Однажды Артур тоже станет трупом на секционном столе, если не изменит своего решения а он не изменит, в этом я уверена. А раз он к этому стремится, то совершенно естественно, что ему хочется посмотреть, как там все устроено и в какой обстановке он, возможно, проведет несколько лет. Когда будущие студенты приходят в университет, им разрешают заходить в анатомический театр, так почему бы не пустить туда будущего донора, который, в конце концов, является второй стороной их символических взаимоотношений? Возможно, вспоминая о собственном первом опыте посещения анатомички, я боялась, что Артур испугается или огорчится. Сложно было предсказать, чем станет для него такой визит полной катастрофой или полным успехом, который принесет ему успокоение.

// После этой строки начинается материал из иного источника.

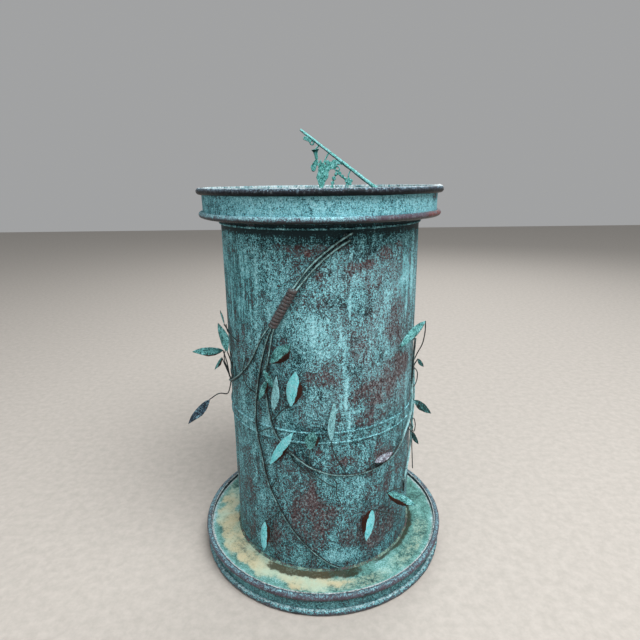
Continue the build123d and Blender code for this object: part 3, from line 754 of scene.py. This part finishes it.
def lap_step(azimuth, radius):
    """How far the laps raise the plate."""
    total = 0.0
    for seam in SEAM_AZIMUTHS:
        across = radians(turn_between(azimuth, seam)) * radius
        total += smoothstep(-0.8 * MM, 0.8 * MM, across) * fade(1 * MM, 14 * MM, across)
    return 0.7 * MM * total


def polar(point):
    """Azimuth in degrees and radius in mm."""
    return azimuth_of(point), hypot(point.x, point.y) / MM


def tan_scale(point):
    """Lime scale: a ring at the left, and paler runs in front and at the right."""
    azimuth, radius = polar(point)
    ragged = 14 * lumps(point, 30, 3, 6.0)
    ring = fade(12, 30, abs(radius - 180 + 0.12 * (azimuth + 60) + ragged))
    front = 0.55 * near(azimuth, 8, 14, 34) * fade(6, 16, abs(radius - 196))
    right = 0.35 * near(azimuth, 60, 14, 30) * fade(8, 16, abs(radius - 190))
    return 1.05 * ring * near(azimuth, -50, 45, 70) + front + right


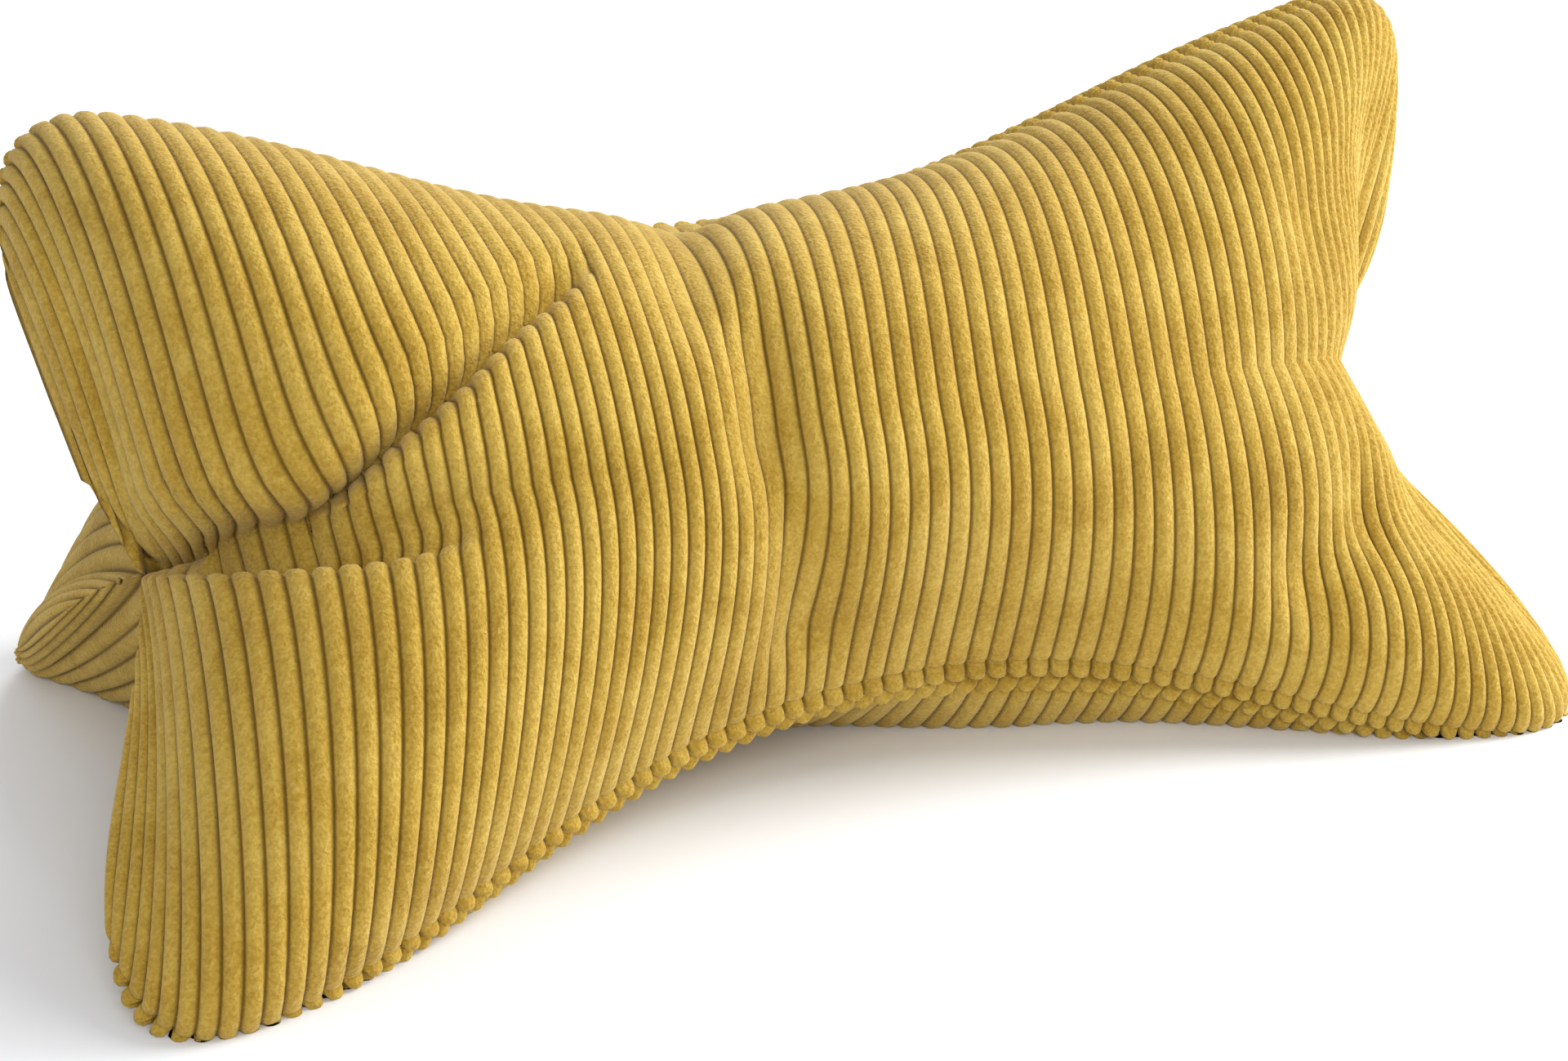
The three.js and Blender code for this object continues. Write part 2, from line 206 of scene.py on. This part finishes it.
def drawEar(seam, endName):
    ear, end = ears[seam, endName], ends[endName]
    waist = np.array([0, seams[seam]["waistOut"]])
    shoulder = np.array([shape["shoulderAlong"] + ear["longer"], shape["shoulderOut"] + ear["wider"]])
    tip = np.array([shape["tipAlong"] + ear["longer"], shape["tipOut"] + ear["wider"]])
    earEnd = np.array([shape["earEndAlong"] + ear["longer"] / 2 - ear["scooped"], shape["earEndOut"]])
    notch = np.array([end["notchAlong"], 0])
    slope = math.radians(shape["shoulderRise"])
    rise = np.array([math.cos(slope), math.sin(slope)])
    fall = np.array([-shape["tipLean"], -1]) / math.hypot(shape["tipLean"], 1)
    flank = np.linalg.norm(shoulder - waist)
    corner = np.linalg.norm(tip - shoulder)
    edge = np.linalg.norm(notch - tip)
    t = np.linspace(0, 1, fineness["earLine"])
    (waistPull, shoulderPull), (cornerOut, cornerIn) = shape["flankPull"], shape["cornerPull"]
    flankLine = bezier(waist, waist + (flank * waistPull, 0), shoulder - rise * flank * shoulderPull,
                       shoulder, t)
    cornerLine = bezier(shoulder, shoulder + rise * corner * cornerOut, tip - fall * corner * cornerIn,
                        tip, t)
    endLine = bezier(notch, earEnd, tip + fall * edge * shape["edgePull"], tip, t)
    return {"outer": np.vstack([flankLine, cornerLine[1:]]), "inner": endLine}


def drawBelly(endName, bellyOut):
    end = ends[endName]
    turn = np.linspace(0, math.pi / 2, fineness["bellyLine"])
    power = 2 / end["fullness"]
    return np.stack([end["notchAlong"] * np.sin(turn) ** power,
                     bellyOut * np.abs(np.cos(turn)) ** power], -1)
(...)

Я попыталась отмахнуться от его просьбы какой-то шуткой, но он не собирался сдаваться так просто. Артур вежливо, но настойчиво сказал, что хочет сделать это вместе со мной, потому что мы хорошо знакомы и он мне доверяет, но если я откажусь, он поймет. Придется обратиться в другой университет и попросить их. Подумайте только, каков шантажист! Словно издалека, я услышала собственный голос, говоривший, что я все узнаю и попрошу разрешения у начальства, то есть, похоже, я согласилась. Против воли. Я никогда не могла сказать Артуру «нет», сама не знаю почему. Возможно, дело в том, что он мне очень нравится, и я очень горжусь работой, которую на моей кафедре ведет персонал, целиком и полностью преданный нашим донорам, их семьям, студентам и образованию. Если наши «молчаливые учителя» действительно «учат», то они являются персоналом. Возможно, в каком-то смысле, Артур мог считаться будущим членом нашей преподавательской команды. И тут же я подумала, что, скажи я это ему, он презрительно ухмыльнется и, скорее всего, обвинит меня в использовании бесплатной рабочей силы.

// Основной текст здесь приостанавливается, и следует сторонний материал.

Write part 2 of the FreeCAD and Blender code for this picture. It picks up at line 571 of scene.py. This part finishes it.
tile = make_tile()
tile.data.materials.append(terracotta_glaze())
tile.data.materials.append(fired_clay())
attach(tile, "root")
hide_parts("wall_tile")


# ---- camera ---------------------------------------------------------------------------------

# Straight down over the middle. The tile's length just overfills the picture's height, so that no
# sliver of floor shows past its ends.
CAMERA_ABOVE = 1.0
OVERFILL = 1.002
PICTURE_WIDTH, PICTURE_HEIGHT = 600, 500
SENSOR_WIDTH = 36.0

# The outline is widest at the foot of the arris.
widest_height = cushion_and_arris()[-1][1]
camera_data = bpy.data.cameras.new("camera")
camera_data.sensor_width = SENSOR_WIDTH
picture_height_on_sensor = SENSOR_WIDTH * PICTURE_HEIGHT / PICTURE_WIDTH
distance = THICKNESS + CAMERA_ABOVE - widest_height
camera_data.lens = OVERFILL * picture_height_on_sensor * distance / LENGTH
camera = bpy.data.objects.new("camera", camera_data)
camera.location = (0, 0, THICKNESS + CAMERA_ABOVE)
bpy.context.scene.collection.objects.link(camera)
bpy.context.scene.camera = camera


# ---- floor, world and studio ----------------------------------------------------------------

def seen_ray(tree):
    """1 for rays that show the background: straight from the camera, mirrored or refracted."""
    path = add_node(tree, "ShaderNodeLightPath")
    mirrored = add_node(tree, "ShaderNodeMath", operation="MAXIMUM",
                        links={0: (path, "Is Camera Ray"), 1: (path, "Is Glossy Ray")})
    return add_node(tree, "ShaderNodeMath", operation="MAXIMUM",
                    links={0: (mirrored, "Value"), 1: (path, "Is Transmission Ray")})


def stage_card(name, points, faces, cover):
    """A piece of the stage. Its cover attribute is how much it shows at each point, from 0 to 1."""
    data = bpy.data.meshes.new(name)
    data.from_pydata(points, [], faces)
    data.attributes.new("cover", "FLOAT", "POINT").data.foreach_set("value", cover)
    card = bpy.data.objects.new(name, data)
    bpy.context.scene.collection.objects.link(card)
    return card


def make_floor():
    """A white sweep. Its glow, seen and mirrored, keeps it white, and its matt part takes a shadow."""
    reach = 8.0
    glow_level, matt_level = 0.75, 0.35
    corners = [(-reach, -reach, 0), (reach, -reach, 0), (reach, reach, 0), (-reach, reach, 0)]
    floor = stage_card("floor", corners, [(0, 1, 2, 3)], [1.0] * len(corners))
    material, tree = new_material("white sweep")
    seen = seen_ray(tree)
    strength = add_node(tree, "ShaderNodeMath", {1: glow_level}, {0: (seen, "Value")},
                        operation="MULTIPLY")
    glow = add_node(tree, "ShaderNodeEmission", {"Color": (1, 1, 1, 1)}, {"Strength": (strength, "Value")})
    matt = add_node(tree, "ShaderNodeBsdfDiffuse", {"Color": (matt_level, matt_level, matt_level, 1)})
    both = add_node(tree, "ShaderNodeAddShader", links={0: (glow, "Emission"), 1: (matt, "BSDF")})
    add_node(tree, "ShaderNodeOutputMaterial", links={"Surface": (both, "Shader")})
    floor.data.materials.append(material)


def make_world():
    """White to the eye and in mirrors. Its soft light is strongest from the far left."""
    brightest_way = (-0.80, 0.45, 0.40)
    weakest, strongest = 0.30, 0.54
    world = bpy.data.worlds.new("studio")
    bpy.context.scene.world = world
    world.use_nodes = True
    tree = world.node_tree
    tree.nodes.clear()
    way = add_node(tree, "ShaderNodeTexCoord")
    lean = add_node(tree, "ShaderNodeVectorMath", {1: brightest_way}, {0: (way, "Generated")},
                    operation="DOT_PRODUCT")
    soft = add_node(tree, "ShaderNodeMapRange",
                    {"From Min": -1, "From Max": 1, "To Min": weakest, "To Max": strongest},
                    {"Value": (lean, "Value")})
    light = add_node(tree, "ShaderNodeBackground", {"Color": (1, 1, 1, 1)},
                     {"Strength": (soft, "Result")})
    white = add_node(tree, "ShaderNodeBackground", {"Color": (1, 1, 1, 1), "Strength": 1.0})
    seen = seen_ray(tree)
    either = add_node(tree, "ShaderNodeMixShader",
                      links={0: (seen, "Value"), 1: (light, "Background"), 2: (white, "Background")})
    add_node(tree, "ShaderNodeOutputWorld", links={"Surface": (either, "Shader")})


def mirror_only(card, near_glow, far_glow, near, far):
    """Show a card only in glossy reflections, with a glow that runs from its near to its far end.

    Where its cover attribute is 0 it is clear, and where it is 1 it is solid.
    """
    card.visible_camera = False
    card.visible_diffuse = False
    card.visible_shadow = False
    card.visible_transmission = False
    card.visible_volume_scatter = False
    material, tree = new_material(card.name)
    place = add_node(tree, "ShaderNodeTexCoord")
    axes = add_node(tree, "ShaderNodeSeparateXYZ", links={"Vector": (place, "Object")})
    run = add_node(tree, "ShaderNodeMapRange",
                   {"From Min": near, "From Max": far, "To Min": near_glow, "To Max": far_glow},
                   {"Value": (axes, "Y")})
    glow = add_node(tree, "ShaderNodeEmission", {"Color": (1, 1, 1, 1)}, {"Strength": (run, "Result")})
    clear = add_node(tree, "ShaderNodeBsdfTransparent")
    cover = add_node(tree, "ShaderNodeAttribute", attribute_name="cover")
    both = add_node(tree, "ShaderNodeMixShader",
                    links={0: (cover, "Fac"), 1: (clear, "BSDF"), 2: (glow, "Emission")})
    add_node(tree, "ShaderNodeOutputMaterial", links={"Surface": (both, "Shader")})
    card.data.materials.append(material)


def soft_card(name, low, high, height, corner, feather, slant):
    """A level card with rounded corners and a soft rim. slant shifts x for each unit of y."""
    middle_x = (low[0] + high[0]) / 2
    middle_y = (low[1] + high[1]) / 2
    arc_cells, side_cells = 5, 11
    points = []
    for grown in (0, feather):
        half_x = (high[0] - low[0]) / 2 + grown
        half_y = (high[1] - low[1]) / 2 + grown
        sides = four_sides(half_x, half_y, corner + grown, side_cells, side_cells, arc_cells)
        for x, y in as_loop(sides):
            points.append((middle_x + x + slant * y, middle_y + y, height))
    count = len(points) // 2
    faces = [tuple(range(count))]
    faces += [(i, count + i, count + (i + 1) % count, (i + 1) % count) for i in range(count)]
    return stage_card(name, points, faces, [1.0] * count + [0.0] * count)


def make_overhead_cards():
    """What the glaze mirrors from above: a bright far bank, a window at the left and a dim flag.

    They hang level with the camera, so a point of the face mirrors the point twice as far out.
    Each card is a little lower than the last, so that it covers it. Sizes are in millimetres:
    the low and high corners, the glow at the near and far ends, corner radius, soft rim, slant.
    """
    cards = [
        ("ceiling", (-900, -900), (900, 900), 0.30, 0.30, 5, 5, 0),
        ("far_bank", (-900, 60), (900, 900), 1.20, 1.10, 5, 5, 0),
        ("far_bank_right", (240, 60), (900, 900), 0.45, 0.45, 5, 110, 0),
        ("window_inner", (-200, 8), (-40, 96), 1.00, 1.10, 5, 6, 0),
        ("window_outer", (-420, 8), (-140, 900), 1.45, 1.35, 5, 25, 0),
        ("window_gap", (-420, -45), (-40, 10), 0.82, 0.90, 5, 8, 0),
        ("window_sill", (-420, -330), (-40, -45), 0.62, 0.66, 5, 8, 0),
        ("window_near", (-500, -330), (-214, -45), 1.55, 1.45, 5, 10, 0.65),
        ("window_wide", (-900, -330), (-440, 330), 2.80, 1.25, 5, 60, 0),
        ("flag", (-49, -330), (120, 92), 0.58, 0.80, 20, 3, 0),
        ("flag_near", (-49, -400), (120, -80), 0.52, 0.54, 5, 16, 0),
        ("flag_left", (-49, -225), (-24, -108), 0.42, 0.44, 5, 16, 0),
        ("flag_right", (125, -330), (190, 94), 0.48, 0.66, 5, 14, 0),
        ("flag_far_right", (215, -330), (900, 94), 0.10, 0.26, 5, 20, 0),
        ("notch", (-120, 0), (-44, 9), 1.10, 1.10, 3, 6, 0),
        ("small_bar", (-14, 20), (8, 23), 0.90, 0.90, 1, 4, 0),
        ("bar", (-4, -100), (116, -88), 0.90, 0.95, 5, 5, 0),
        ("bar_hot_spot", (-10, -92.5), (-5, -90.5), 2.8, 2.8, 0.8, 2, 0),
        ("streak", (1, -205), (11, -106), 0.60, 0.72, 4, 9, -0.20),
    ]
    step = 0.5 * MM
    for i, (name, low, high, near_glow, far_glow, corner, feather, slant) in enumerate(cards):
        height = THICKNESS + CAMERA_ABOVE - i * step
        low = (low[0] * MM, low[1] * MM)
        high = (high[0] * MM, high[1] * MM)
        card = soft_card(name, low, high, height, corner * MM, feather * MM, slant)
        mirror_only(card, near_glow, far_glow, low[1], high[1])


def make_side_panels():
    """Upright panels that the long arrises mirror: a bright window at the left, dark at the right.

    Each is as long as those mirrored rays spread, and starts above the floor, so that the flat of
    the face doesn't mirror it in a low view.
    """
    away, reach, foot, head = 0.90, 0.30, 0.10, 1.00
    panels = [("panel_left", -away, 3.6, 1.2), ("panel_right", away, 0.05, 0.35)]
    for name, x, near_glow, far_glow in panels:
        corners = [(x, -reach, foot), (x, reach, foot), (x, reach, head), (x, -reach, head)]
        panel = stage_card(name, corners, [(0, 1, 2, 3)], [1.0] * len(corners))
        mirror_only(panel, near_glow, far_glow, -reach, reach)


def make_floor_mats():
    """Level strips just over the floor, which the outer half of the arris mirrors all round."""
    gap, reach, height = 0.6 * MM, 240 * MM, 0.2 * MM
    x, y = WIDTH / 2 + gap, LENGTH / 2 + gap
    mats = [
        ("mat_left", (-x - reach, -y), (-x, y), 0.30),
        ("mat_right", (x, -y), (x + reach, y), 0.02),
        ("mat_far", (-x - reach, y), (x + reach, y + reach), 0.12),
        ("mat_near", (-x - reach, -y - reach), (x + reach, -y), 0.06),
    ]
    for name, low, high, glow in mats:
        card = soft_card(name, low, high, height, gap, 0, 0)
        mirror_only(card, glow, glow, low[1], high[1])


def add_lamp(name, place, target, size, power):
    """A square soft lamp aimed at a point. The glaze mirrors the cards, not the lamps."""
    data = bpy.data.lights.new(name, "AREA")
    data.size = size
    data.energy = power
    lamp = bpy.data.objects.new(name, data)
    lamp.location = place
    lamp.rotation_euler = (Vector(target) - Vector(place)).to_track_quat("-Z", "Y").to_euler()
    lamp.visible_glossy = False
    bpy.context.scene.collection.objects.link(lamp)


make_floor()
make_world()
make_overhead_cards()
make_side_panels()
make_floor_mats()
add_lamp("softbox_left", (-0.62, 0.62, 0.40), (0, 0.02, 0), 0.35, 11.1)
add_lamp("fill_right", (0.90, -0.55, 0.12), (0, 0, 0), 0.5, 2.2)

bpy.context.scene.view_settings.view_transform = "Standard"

Я поговорила с инспектором факультета, и он сказал, что визит вполне допустим, если заранее все организовать. И вот, в назначенный день, мы с Артуром встретились у меня в кабинете и еще раз поговорили о завещании тела и о том, что это означает для него, для меня и для наших студентов. Мы обсудили его планы относительно кончины, я снова высказалась против, а он, как обычно, пропустил мои возражения мимо ушей. Я рассказала о процессе бальзамирования, а он поинтересовался химическими реакциями, которые происходят в теле на клеточном уровне. Как оно пахнет? Как выглядит? Каково на ощупь? Мы полистали кое-какие учебники, и он сказал, что мышечная ткань выглядит не такой красной, как он предполагал. Он думал, что она того же цвета, что мясо в лавке, а не розовато-серая, как на самом деле. Ему полезно было посмотреть на картинки, чтобы подготовиться к тому, что он увидит дальше.